6 x 150 slap and folds? boy you have some stamina!  I have only done 220 per dough with no rest but on the 50:50 bake. 2 batards. that was hard work.  how did the development seem about half way? 

the crumb is nice - are you happy with it? 

if I remember correctly, you would need to do a long cool BF with a low % prefermented flour to get sufficient strength after the initial stretch and folds.  I am absolutely no expert so take my comments with a grain of salt, hopefully one of our resident gurus will set us all straight

Elsie_iu's picture

The easiest (while still effective) way I've found is using the double hydration approach.

Hold back 5-10% of water during the autolyse (10 minutes are plenty if the bran is soaked separately) and add it back with the leaven and salt. It never fails me and the gluten is always well-developed. 

No stretch and fold, slap and fold or kneading necessary. I don't even have to worry about the dough sticking to my hands or the ceiling :)

texasbakerdad's picture

Thanks for the idea! I have not truely played with double and triple hydration, I really should. I already had some experiences with no-knead gluten development that really surprised me. Also, I was expecting much better gluten development on batch 1 based off my past experiences. I usually do longer rests between the initial shaggy mix, and I often throw things in the fridge to slow everything down to match my schedule. I am thinking there is some secret combination of rests that will result in strong dough with little to no manual effort.

On a slightly different topic, I was reading Antilife's pizza thread and he says he doesn't do folds after mixing. He claims that if mixed properly, that is all you need to do. Off course, all of his doughs are retarded for a really long time. But, look at his pizza crust, they all have an awesome lacy crumb! That is without any folding after the mixing is complete. That makes me think that a lot of the folding that is going on is not really needed for crumb development, it is instead a way to build strength to compensate for how difficult it can be to build strength by hand.

texasbakerdad's picture

"the crumb is nice - are you happy with it?"

Yes and no. I love the crumb, but, I think there was more potential for the dough to rise. I think I would have had 20% more oven bloom had I done more than just spray the inside of the oven with a little bit of water.

"if I remember correctly, you would need to do a long cool BF with a low % prefermented flour to get sufficient strength after the initial stretch and folds.  I am absolutely no expert so take my comments with a grain of salt, hopefully one of our resident gurus will set us all straight"

I am going to have to look into that, because I don't really like the slap-n-fold.
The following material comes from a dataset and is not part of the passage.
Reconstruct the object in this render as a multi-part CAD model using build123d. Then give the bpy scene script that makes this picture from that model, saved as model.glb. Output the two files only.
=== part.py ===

I am 95% sure I have already tried that and was able to get better dough strength than what I got in this experiment, but, nowhere near the dough strength I achieved from the slap-n-fold.

texasbakerdad's picture

"how did the development seem about half way?"

Good question. The dough obviously got better each slap-n-fold. About halfway I was tempted to stop because I had pretty good gluten development. But, I decided to keep going to see how good it would get. I saw minimal improvement from the 4th session to the 5th session, and no noticable improvement from the 5th session to the 6th session. I sort of had windowpane at the beginning of the 4th session, but, by the the end of the 6th, the dough was stronger enough to warrant the extra effort.

dabrownman's picture

use Mega Steam.  I spritz it before going a DO or with Maga Steam to get blisters.  Spritzing alone does not work at all for bloom or spring.  Both of these methods would have been so much better with proper steam for 20 minutes  at 450-460 F then 425 F Convection till the bread breads at least 208 F on the inside.

I'm pretty sure that I have done every kind of gluten development technique except the Sleeping Ferret /Texas Twister comdo. and always come back to slap and folds 300 in 20 minutes with a 5 minute wine break in between for a bread of this hydration.  Then maybe one more set for WW like this but i do not like doing them after the first half hour after mixing.  I do just enough of them, gentle, just to get the gluten back into shape every half hour, maybe 4-10 slaps, especially if the bran hasn't been softened in a bran levain for 36- 60 hours.  Or I just do stretch and folds.  You will do less each subsequent set.  Window pane probably will never happen with just stretch and folds in whole grain breads even at  100% hydration and getting the gluten perfect for whole grain breads is what makes them stand tall,  bloom and spring well.

I think the 2nd best way to get good gluten on a bread like this is a mixer for 10 minutes 10 minute rest and then 6 more minutes right off or Trevor's Rubaud  A white bread using bread flour or a good AP you can get decent enough gluten doing anything including the Peacock Strut, Spread and Fan and why no knead works so well doing nothing at all:-)

The most important thing for breads ike this is to get the bran fine and then broken down as much as possible in the lavain with a long retard.  Get the high extraction flour properly hydrated with an autolyse, get the guten to window pane,  get the bulk timing right for flavor, make sure the bread goes in the the oven at 85% max proof and use proper steam.  No different than any other bread except the proofing %..

I bet this one would have been perfect with proper steam if the proof was spot on!  It is good that you are finding out for yourself what works best for you and different kinds of breads.  There is no better way to become a fine bread maker.  Do it all every way possible, except that Peacock thing of Lucy's:-)  Nice job!

tx farmer was the best at getting gluten developed for breads like these or any other for that matter.  She was a fanatic about it and was always rewarded!